(JSON records of objects)
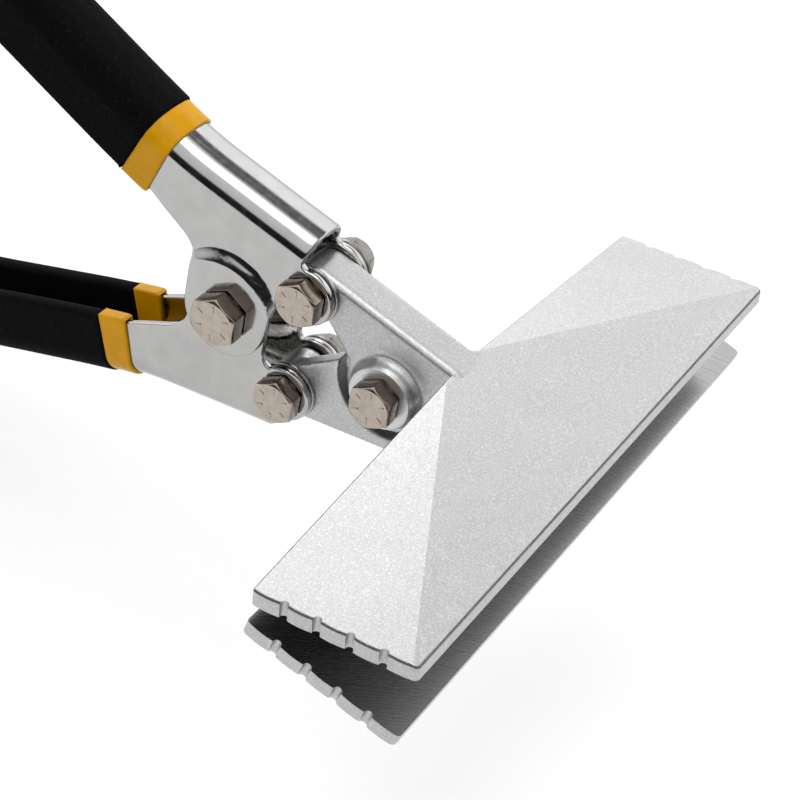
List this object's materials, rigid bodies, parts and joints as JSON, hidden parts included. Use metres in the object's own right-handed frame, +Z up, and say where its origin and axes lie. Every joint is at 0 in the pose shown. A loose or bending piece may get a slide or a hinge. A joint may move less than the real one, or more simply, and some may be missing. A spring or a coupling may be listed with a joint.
{
  "type": "sheet metal hand seamer",
  "caption": "Wide-jaw sheet metal hand seamer: two cast jaws closed by compound-leverage channel handles with dipped grips, for folding and flattening metal edges.",
  "frame": {"origin": "middle of the tool's box, on the line through the jaw pivot and the handle pivot", "axes": "+X forward to the bending edges, +Y along the pivots away from the bolt heads, +Z up through the upper jaw"},
  "size_m": [0.299, 0.2044, 0.1834],
  "materials": {
    "cast_metal": "fine sand-cast skin, ground inner faces",
    "chrome_plate": "bright chrome plate over pressed steel",
    "bolt_nickel": "warm nickel-plated bolt",
    "zinc_steel": "zinc plate",
    "plain_steel": "turned steel",
    "grip_foam": "fine-textured dipped grip",
    "collar_yellow": "smooth yellow dip"
  },
  "bodies": {
    "lower_jaw_body": {"lower_jaw": "cast_metal", "jaw_pivot_bolt": "bolt_nickel", "jaw_pivot_bush": "plain_steel", "jaw_pivot_nut": "zinc_steel", "jaw_pivot_washer": "zinc_steel"},
    "upper_jaw_body": {"upper_jaw": "cast_metal"},
    "upper_handle_body": {"upper_handle": "chrome_plate", "upper_grip": "grip_foam", "upper_grip_collar": "collar_yellow", "upper_link_bolt": "bolt_nickel", "upper_link_bush": "plain_steel", "upper_link_nut": "zinc_steel", "upper_link_washer": "zinc_steel", "upper_link_shim_near": "zinc_steel", "upper_link_shim_far": "zinc_steel", "handle_pivot_bolt": "bolt_nickel", "handle_pivot_spacer": "plain_steel", "handle_pivot_nut": "zinc_steel", "handle_pivot_washer": "zinc_steel"},
    "lower_handle_body": {"lower_handle": "chrome_plate", "lower_grip": "grip_foam", "lower_grip_collar": "collar_yellow", "lower_link_bolt": "bolt_nickel", "lower_link_bush": "plain_steel", "lower_link_nut": "zinc_steel", "lower_link_washer": "zinc_steel", "lower_link_shim_near": "zinc_steel", "lower_link_shim_far": "zinc_steel"}
  },
  "joints": [
    {"name": "jaw_pivot", "type": "hinge", "parent": "lower_jaw_body", "child": "upper_jaw_body", "pos_m": [0.0837, 0, 0], "axis": [0, 1, 0], "range_deg": [-7, 17.5]},
    {"name": "upper_link_pivot", "type": "hinge", "parent": "upper_jaw_body", "child": "upper_handle_body", "pos_m": [0.0541, 0, 0.0181], "axis": [0, 1, 0], "range_deg": [-21.5, 9]},
    {"name": "lower_link_pivot", "type": "hinge", "parent": "lower_jaw_body", "child": "lower_handle_body", "pos_m": [0.0541, 0, -0.0181], "axis": [0, 1, 0], "range_deg": [-9, 21.5]}
  ],
  "couplings": [
    {"joint": "upper_link_pivot", "follows": "jaw_pivot", "ratio": -1.186},
    {"joint": "lower_link_pivot", "follows": "jaw_pivot", "ratio": 1.186}
  ]
}
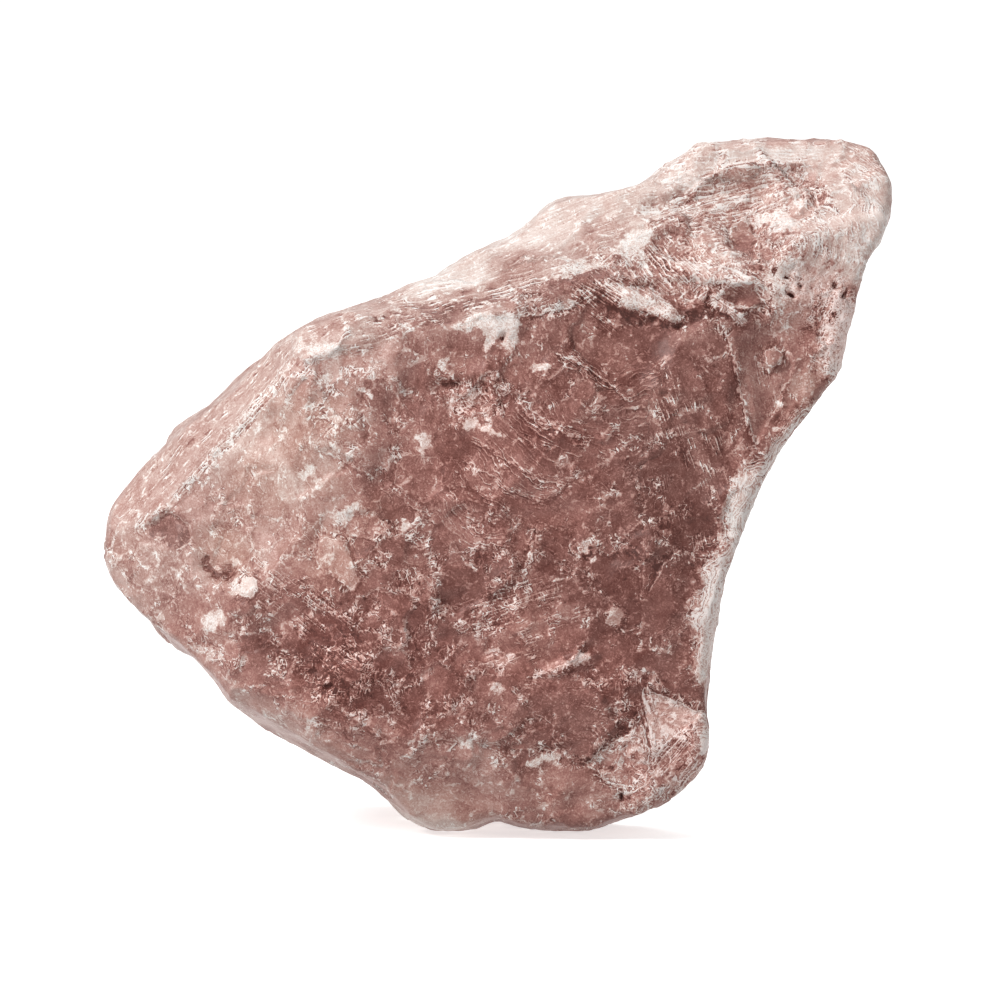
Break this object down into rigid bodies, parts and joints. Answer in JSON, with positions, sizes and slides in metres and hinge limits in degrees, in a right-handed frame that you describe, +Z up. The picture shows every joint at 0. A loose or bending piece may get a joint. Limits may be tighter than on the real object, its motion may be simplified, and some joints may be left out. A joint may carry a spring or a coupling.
{
  "type": "smoky quartz",
  "caption": "Rough hand-sized chunk of smoky quartz with a broad fracture face, a pointed end and a raised horn, standing on its flat foot.",
  "frame": {"origin": "under the middle of the stone, on the surface that it stands on", "axes": "+Z up, +X toward the horn and away from the pointed end, -Y out of the broad fracture face"},
  "size_m": [0.0788, 0.0386, 0.0688],
  "materials": {
    "smoky_quartz": "broken surface with a dull glassy sheen"
  },
  "bodies": {
    "root": {"smoky_quartz": "smoky_quartz"}
  },
  "joints": []
}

SET EXERCISE: Provide all the records again, word for word.

WRITTEN SOLUTION:
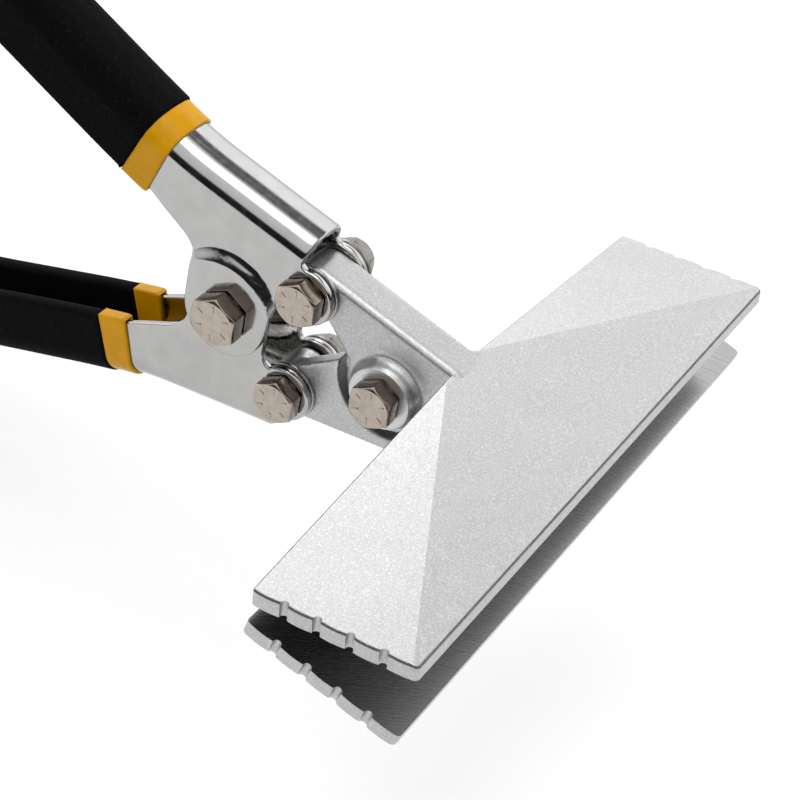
List this object's materials, rigid bodies, parts and joints as JSON, hidden parts included. Use metres in the object's own right-handed frame, +Z up, and say where its origin and axes lie. Every joint is at 0 in the pose shown. A loose or bending piece may get a slide or a hinge. A joint may move less than the real one, or more simply, and some may be missing. A spring or a coupling may be listed with a joint.
{
  "type": "sheet metal hand seamer",
  "caption": "Wide-jaw sheet metal hand seamer: two cast jaws closed by compound-leverage channel handles with dipped grips, for folding and flattening metal edges.",
  "frame": {"origin": "middle of the tool's box, on the line through the jaw pivot and the handle pivot", "axes": "+X forward to the bending edges, +Y along the pivots away from the bolt heads, +Z up through the upper jaw"},
  "size_m": [0.299, 0.2044, 0.1834],
  "materials": {
    "cast_metal": "fine sand-cast skin, ground inner faces",
    "chrome_plate": "bright chrome plate over pressed steel",
    "bolt_nickel": "warm nickel-plated bolt",
    "zinc_steel": "zinc plate",
    "plain_steel": "turned steel",
    "grip_foam": "fine-textured dipped grip",
    "collar_yellow": "smooth yellow dip"
  },
  "bodies": {
    "lower_jaw_body": {"lower_jaw": "cast_metal", "jaw_pivot_bolt": "bolt_nickel", "jaw_pivot_bush": "plain_steel", "jaw_pivot_nut": "zinc_steel", "jaw_pivot_washer": "zinc_steel"},
    "upper_jaw_body": {"upper_jaw": "cast_metal"},
    "upper_handle_body": {"upper_handle": "chrome_plate", "upper_grip": "grip_foam", "upper_grip_collar": "collar_yellow", "upper_link_bolt": "bolt_nickel", "upper_link_bush": "plain_steel", "upper_link_nut": "zinc_steel", "upper_link_washer": "zinc_steel", "upper_link_shim_near": "zinc_steel", "upper_link_shim_far": "zinc_steel", "handle_pivot_bolt": "bolt_nickel", "handle_pivot_spacer": "plain_steel", "handle_pivot_nut": "zinc_steel", "handle_pivot_washer": "zinc_steel"},
    "lower_handle_body": {"lower_handle": "chrome_plate", "lower_grip": "grip_foam", "lower_grip_collar": "collar_yellow", "lower_link_bolt": "bolt_nickel", "lower_link_bush": "plain_steel", "lower_link_nut": "zinc_steel", "lower_link_washer": "zinc_steel", "lower_link_shim_near": "zinc_steel", "lower_link_shim_far": "zinc_steel"}
  },
  "joints": [
    {"name": "jaw_pivot", "type": "hinge", "parent": "lower_jaw_body", "child": "upper_jaw_body", "pos_m": [0.0837, 0, 0], "axis": [0, 1, 0], "range_deg": [-7, 17.5]},
    {"name": "upper_link_pivot", "type": "hinge", "parent": "upper_jaw_body", "child": "upper_handle_body", "pos_m": [0.0541, 0, 0.0181], "axis": [0, 1, 0], "range_deg": [-21.5, 9]},
    {"name": "lower_link_pivot", "type": "hinge", "parent": "lower_jaw_body", "child": "lower_handle_body", "pos_m": [0.0541, 0, -0.0181], "axis": [0, 1, 0], "range_deg": [-9, 21.5]}
  ],
  "couplings": [
    {"joint": "upper_link_pivot", "follows": "jaw_pivot", "ratio": -1.186},
    {"joint": "lower_link_pivot", "follows": "jaw_pivot", "ratio": 1.186}
  ]
}
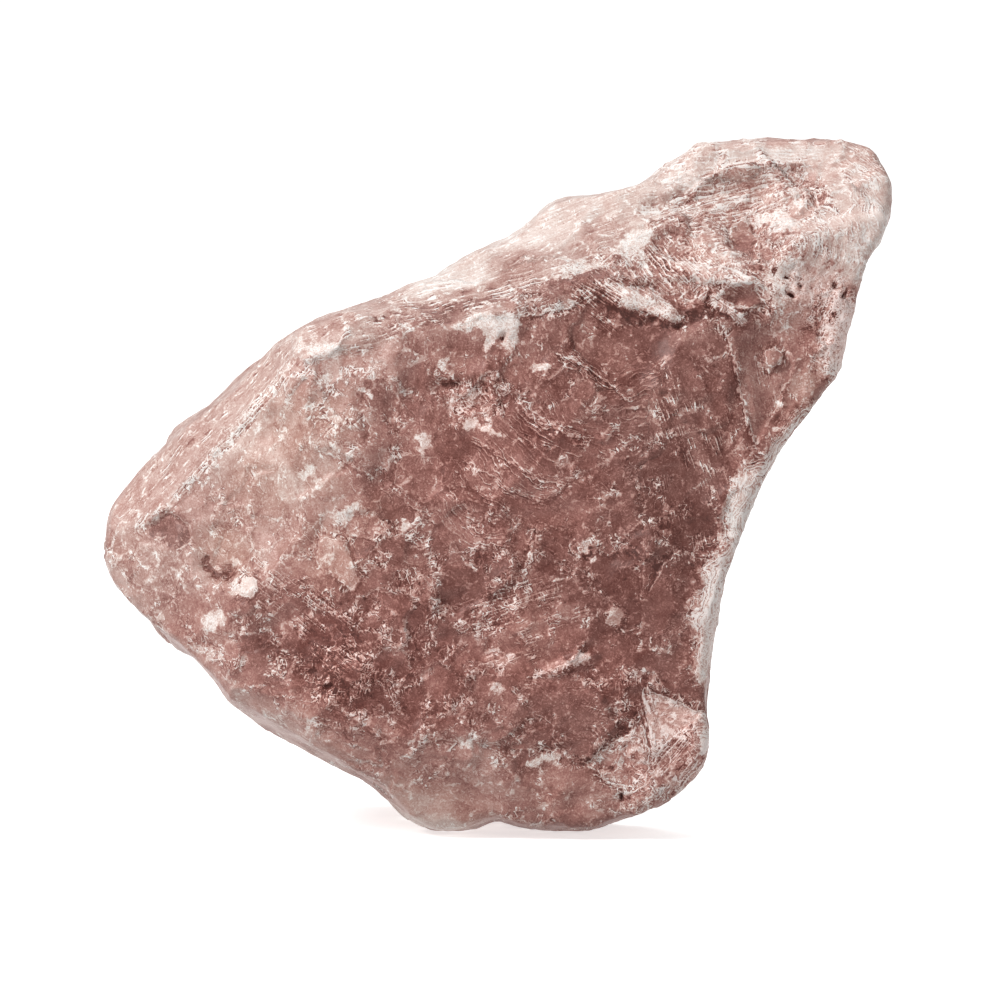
Break this object down into rigid bodies, parts and joints. Answer in JSON, with positions, sizes and slides in metres and hinge limits in degrees, in a right-handed frame that you describe, +Z up. The picture shows every joint at 0. A loose or bending piece may get a joint. Limits may be tighter than on the real object, its motion may be simplified, and some joints may be left out. A joint may carry a spring or a coupling.
{
  "type": "smoky quartz",
  "caption": "Rough hand-sized chunk of smoky quartz with a broad fracture face, a pointed end and a raised horn, standing on its flat foot.",
  "frame": {"origin": "under the middle of the stone, on the surface that it stands on", "axes": "+Z up, +X toward the horn and away from the pointed end, -Y out of the broad fracture face"},
  "size_m": [0.0788, 0.0386, 0.0688],
  "materials": {
    "smoky_quartz": "broken surface with a dull glassy sheen"
  },
  "bodies": {
    "root": {"smoky_quartz": "smoky_quartz"}
  },
  "joints": []
}